Sunday, March 15, 2009

The Great Depression

We are now officially in a recession and if things get worse, we will be in a depression. I was born in 1925 and the Great Depression came in 1929. I was four years old. Aunt Ruthie also came in 1929,(she was NOT the cause of the Depression) Uncle Marvin in 1931. Unemployment was in excess of 30% and there was no unemployment insurance. People stood in lines at soup kitchens to get something to eat.My parents (your great-grandparents) married in 1924 and moved into a house at 3326 Ingleside Avenue which my father had built. It had three bedrooms and one bath. My grandmother, two aunts and Uncle Dave lived with us. My father owned a hardware store with a partner. He owned an automobile, a Whippet. We were well-to-do! The Depression brought along the loss of the hardware store. But my father was lucky; he got a job with the Independent Lock Company (ILCO) and kept it for 35 years. There was no minimum wage and 25 cents per hour was a good wage. (In 1941 my first job paid 32 cents per hour. Grandma worked down the street from me. She made the minimum wage, 25 cents per hour.).A workingman’s lunch consisted of a tin of sardines, an 8 ounce box of Uneeda Biscuits (a thick cracker) and a 6 ounce Coke, all five cents each. And if he felt wealthy, he added a Tastykake, also five cents. I can recall eating rice and milk with a piece of bread for dinner.(We called it supper). The butcher always threw in a piece of liver with every order. Everything was homemade. We had two peach trees and late each summer, we made peach preserves which lasted until the next summer. I can recall my grandmother making noodles and grating horseradish on the back porch. The noodles were hung on a line on the back porch to dry. Toys were homemade. Small matchboxes were glued together with a paste made of flour and water. A button was sewed on the front of each box and voila!; a chest in which to hide our valuables. An orange crate, a roller skate and some discarded lumber became a scooter. A string was pulled through a large button and when pulled a certain way, the button spun. We scraped together a quarter to buy a softball and, with a piece of lumber, we played ball on a vacant lot for hours.

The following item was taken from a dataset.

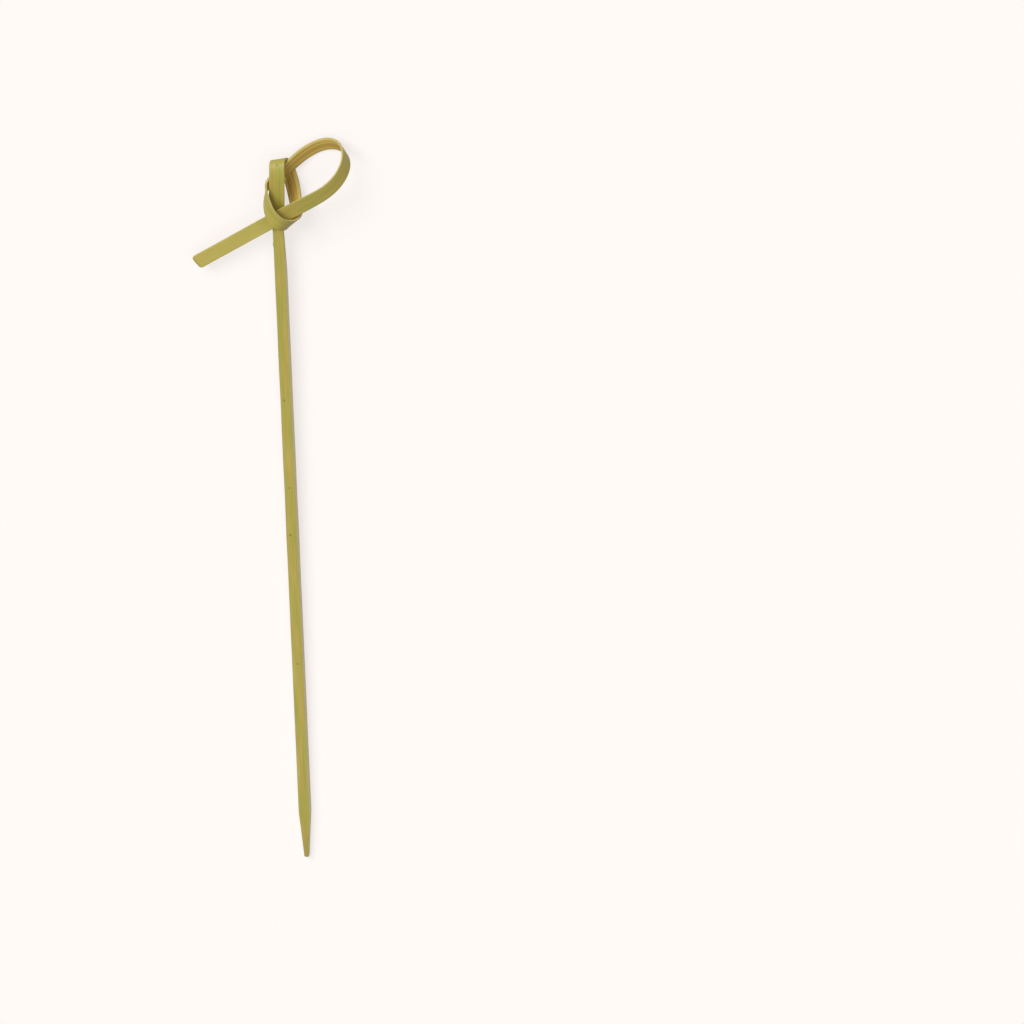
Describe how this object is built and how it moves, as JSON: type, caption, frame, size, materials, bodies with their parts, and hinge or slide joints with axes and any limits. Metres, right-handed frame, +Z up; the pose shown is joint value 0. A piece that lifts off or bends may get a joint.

Please do not consider this as a complaint. I had a wonderful childhood. I had loving, caring parents and a grandmother, two aunts and an uncle who doted on me. Can you imagine anything more pleasant to a nine year old than lying under a shade tree.on newly mowed grass (by me with a hand lawn mower) with a pitcher of ice water reading “Tom Swift and His Flying Machine”? And I do not mean to intimate that you should not use and enjoy the things now available to you. I do! I could not live without air conditioning or th TV remote. It’s a different world. I just thought that you would like to know how it used to be.